Copy exactly the lines from the one containing "Continue the FreeCAD" to the one containing "step: distance between points.", both lines included, and nothing else.

Data records
-=-=-=-=-

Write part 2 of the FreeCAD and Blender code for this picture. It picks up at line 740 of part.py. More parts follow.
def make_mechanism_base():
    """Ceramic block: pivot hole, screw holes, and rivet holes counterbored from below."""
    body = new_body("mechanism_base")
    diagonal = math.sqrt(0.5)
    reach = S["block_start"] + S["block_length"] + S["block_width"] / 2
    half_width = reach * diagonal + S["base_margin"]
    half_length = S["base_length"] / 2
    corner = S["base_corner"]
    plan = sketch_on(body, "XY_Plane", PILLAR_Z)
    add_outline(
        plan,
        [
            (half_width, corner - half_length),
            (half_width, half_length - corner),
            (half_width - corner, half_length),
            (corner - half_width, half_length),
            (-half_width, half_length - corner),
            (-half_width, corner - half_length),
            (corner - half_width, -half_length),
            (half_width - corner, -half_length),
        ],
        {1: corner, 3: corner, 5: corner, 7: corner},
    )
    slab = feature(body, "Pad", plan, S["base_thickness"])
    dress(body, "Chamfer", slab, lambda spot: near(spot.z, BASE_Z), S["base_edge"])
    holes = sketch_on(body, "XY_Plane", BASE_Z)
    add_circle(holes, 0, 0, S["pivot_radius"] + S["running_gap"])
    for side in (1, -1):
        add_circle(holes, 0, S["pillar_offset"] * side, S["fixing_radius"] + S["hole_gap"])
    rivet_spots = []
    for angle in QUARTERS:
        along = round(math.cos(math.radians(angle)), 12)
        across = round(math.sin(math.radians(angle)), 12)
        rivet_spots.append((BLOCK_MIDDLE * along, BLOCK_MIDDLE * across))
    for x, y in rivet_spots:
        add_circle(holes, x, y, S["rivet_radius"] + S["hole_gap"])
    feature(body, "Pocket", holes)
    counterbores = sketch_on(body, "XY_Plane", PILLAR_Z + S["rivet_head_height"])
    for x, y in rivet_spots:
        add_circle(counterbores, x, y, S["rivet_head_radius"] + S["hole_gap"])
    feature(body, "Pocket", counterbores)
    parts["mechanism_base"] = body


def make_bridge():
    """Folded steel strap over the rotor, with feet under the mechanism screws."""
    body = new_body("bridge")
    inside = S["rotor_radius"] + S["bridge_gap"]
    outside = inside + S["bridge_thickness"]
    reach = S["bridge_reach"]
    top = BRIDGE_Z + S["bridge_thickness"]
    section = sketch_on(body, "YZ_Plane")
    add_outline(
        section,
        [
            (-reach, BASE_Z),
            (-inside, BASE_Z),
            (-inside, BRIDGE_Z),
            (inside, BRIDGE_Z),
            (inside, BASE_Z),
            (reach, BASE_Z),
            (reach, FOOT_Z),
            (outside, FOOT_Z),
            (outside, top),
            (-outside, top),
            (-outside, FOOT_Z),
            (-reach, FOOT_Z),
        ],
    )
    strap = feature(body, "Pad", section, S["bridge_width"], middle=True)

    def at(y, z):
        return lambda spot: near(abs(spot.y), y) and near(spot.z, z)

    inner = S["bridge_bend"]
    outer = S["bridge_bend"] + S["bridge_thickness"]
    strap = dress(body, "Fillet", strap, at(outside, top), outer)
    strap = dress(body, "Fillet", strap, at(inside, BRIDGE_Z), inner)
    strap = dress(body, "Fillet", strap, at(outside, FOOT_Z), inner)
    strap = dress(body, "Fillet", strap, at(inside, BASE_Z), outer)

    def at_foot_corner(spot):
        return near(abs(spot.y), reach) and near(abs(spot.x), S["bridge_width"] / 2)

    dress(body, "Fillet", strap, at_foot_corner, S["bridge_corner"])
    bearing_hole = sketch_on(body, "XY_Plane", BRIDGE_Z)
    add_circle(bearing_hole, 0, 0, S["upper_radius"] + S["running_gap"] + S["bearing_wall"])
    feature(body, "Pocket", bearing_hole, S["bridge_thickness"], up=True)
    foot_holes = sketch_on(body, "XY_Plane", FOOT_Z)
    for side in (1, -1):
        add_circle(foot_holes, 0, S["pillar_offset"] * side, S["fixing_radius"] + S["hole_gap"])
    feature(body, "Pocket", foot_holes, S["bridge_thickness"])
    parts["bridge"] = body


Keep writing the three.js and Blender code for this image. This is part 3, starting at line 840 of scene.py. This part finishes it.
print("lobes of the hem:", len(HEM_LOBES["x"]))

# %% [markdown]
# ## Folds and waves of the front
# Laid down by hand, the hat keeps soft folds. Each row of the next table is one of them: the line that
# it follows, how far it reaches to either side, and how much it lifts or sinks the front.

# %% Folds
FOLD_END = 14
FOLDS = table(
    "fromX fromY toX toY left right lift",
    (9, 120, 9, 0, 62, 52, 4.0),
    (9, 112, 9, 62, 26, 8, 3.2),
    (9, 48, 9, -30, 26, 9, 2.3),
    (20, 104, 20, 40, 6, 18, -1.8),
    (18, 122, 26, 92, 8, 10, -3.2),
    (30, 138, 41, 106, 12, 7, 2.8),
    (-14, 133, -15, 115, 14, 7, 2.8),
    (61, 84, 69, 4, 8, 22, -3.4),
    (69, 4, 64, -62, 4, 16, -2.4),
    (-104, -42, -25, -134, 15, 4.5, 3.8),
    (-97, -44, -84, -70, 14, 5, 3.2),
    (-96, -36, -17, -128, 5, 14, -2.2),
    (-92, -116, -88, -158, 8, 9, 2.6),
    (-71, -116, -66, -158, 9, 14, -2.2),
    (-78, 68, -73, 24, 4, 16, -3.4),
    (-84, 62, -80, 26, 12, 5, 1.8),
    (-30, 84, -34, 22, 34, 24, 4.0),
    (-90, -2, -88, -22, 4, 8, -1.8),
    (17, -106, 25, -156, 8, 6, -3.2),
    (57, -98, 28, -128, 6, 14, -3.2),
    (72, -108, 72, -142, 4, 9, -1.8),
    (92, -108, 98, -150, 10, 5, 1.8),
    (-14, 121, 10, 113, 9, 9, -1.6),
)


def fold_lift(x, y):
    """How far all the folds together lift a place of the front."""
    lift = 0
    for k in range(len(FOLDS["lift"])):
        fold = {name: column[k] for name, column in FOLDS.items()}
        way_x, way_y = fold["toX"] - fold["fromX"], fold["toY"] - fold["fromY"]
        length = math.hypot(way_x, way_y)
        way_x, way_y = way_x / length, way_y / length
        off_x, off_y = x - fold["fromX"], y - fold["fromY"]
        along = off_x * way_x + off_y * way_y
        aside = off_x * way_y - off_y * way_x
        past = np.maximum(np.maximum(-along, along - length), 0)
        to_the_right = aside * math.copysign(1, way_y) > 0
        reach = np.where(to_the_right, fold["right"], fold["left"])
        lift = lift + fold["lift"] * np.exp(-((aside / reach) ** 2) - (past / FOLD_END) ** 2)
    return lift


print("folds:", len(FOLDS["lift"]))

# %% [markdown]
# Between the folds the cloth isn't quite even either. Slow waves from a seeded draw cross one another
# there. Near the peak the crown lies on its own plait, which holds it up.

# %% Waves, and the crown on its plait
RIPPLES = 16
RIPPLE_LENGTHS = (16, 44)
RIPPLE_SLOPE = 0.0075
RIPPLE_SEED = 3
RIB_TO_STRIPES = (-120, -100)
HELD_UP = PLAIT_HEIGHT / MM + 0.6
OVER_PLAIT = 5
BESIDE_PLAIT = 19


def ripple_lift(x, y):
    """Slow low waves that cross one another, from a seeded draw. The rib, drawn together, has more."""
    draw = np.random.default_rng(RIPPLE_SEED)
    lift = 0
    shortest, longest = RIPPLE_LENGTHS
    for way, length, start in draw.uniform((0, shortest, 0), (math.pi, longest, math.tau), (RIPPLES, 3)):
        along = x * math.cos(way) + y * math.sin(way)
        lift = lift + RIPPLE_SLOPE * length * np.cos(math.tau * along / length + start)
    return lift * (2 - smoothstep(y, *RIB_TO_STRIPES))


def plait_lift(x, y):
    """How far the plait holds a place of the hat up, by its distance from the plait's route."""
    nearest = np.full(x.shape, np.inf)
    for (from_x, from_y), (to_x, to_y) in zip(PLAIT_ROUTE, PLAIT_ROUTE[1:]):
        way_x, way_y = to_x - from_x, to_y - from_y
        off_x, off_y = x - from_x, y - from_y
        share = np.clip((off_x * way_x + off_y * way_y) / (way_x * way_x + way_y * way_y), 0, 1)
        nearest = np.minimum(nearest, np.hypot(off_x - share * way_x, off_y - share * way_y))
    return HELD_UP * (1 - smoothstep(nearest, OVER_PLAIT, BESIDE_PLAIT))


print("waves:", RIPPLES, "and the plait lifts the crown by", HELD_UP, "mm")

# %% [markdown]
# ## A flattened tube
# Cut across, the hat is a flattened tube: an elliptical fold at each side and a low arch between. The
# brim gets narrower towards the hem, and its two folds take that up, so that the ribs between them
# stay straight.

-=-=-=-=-

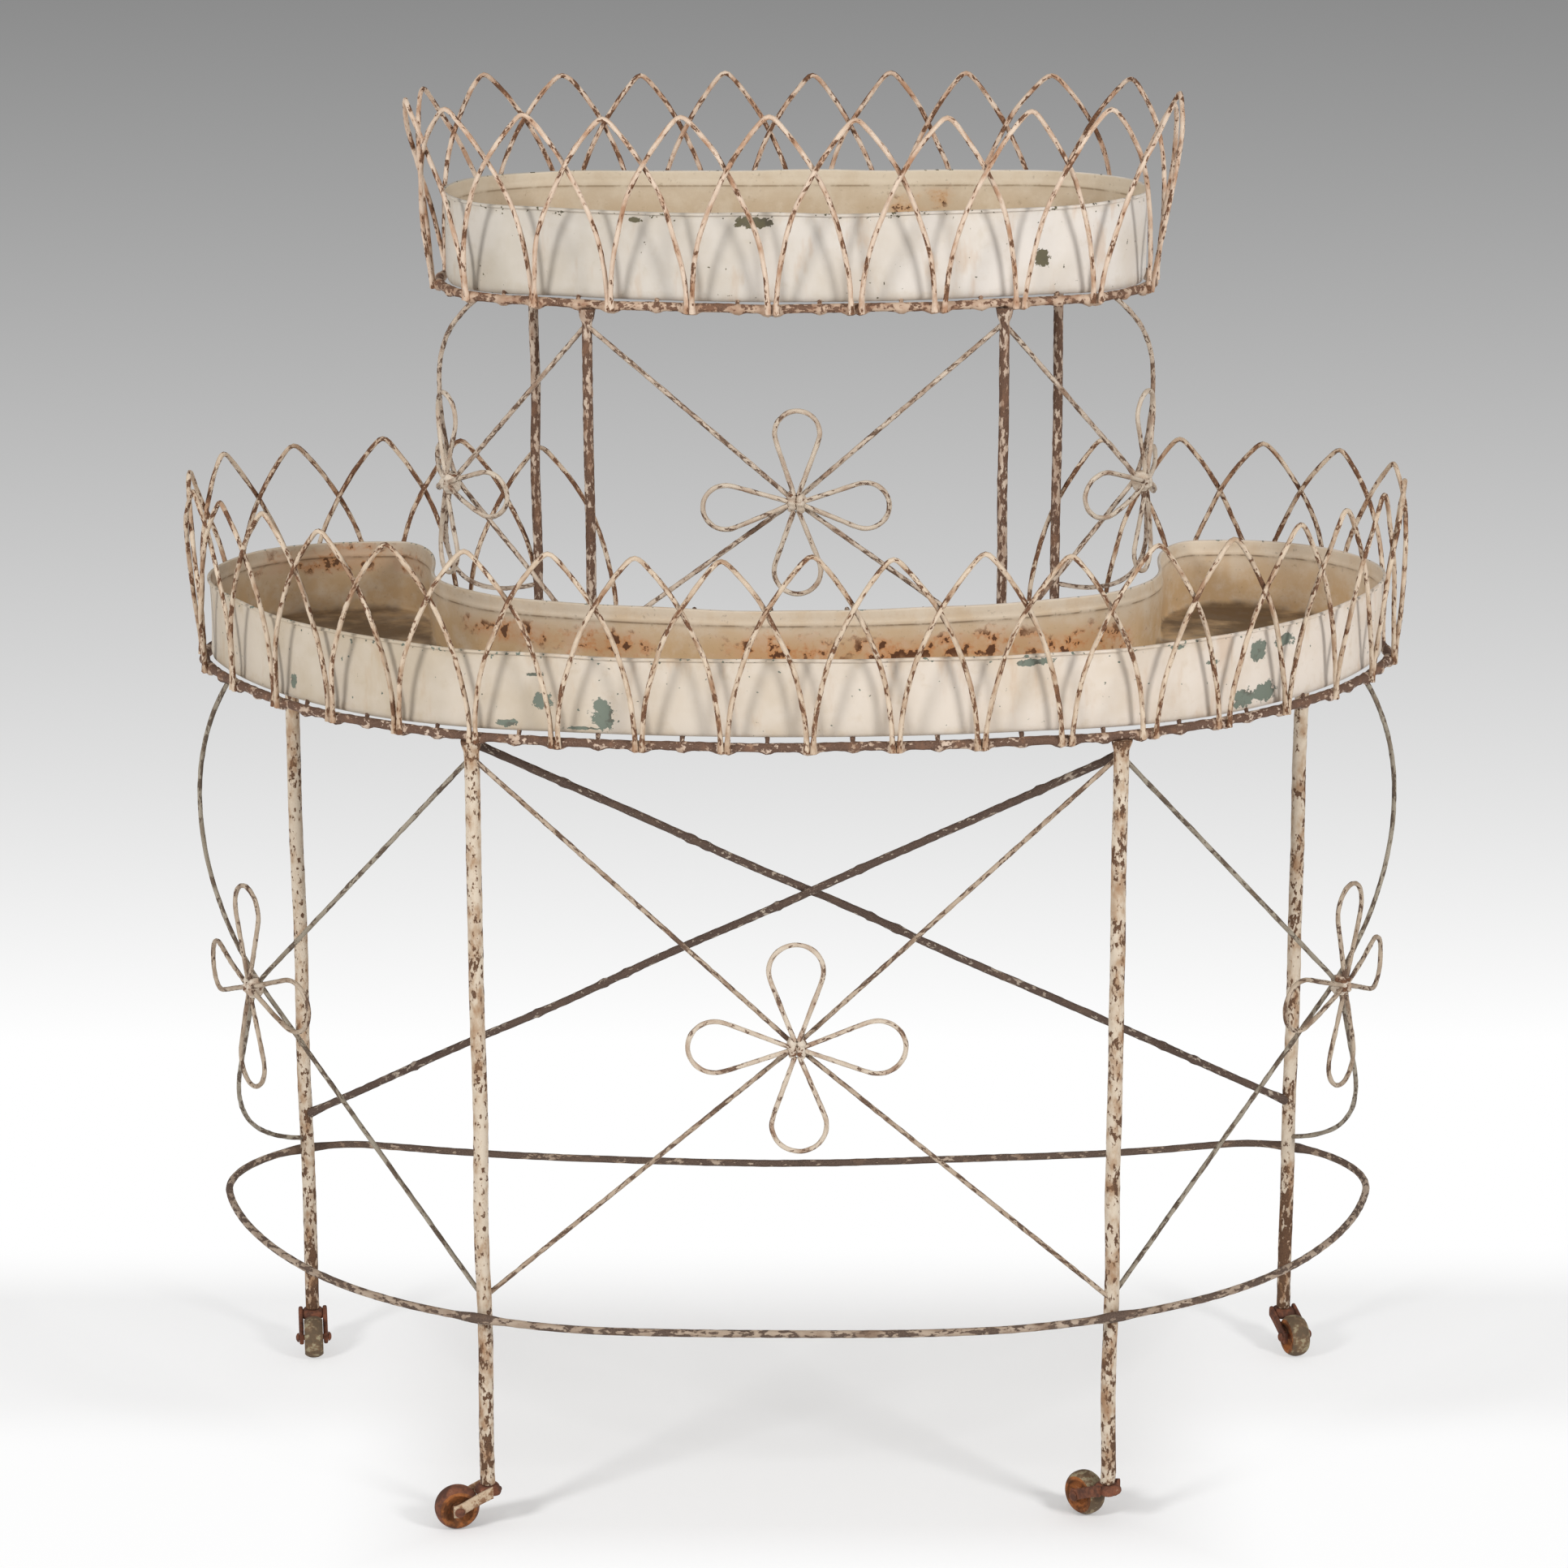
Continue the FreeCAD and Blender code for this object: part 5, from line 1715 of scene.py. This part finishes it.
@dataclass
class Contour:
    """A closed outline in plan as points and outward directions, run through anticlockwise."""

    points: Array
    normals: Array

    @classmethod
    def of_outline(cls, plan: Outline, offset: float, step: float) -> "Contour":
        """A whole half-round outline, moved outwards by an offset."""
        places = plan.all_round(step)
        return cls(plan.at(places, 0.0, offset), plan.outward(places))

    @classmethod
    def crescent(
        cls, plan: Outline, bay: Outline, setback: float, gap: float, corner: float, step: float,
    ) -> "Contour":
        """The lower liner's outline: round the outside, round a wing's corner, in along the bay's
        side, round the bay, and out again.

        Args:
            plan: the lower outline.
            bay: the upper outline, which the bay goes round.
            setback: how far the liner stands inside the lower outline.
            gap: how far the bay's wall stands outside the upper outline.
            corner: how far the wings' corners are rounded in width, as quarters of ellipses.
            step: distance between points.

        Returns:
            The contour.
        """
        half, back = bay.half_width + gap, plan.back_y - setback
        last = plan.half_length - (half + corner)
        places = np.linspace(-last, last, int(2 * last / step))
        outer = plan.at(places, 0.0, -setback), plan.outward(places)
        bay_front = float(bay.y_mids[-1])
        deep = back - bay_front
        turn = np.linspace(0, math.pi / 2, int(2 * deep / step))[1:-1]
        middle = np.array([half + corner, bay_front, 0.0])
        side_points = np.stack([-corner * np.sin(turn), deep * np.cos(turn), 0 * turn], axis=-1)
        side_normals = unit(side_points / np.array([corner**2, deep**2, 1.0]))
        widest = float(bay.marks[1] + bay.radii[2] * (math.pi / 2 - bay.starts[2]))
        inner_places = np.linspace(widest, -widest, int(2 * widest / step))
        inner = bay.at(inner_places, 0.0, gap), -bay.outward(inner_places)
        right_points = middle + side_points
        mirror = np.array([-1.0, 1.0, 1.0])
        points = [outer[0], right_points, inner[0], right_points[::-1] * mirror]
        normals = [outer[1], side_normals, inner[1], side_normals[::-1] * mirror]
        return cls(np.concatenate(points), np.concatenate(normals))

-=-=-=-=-

EXERCISE RESULT:
Continue the FreeCAD and Blender code for this object: part 5, from line 1715 of scene.py. This part finishes it.
@dataclass
class Contour:
    """A closed outline in plan as points and outward directions, run through anticlockwise."""

    points: Array
    normals: Array

    @classmethod
    def of_outline(cls, plan: Outline, offset: float, step: float) -> "Contour":
        """A whole half-round outline, moved outwards by an offset."""
        places = plan.all_round(step)
        return cls(plan.at(places, 0.0, offset), plan.outward(places))

    @classmethod
    def crescent(
        cls, plan: Outline, bay: Outline, setback: float, gap: float, corner: float, step: float,
    ) -> "Contour":
        """The lower liner's outline: round the outside, round a wing's corner, in along the bay's
        side, round the bay, and out again.

        Args:
            plan: the lower outline.
            bay: the upper outline, which the bay goes round.
            setback: how far the liner stands inside the lower outline.
            gap: how far the bay's wall stands outside the upper outline.
            corner: how far the wings' corners are rounded in width, as quarters of ellipses.
            step: distance between points.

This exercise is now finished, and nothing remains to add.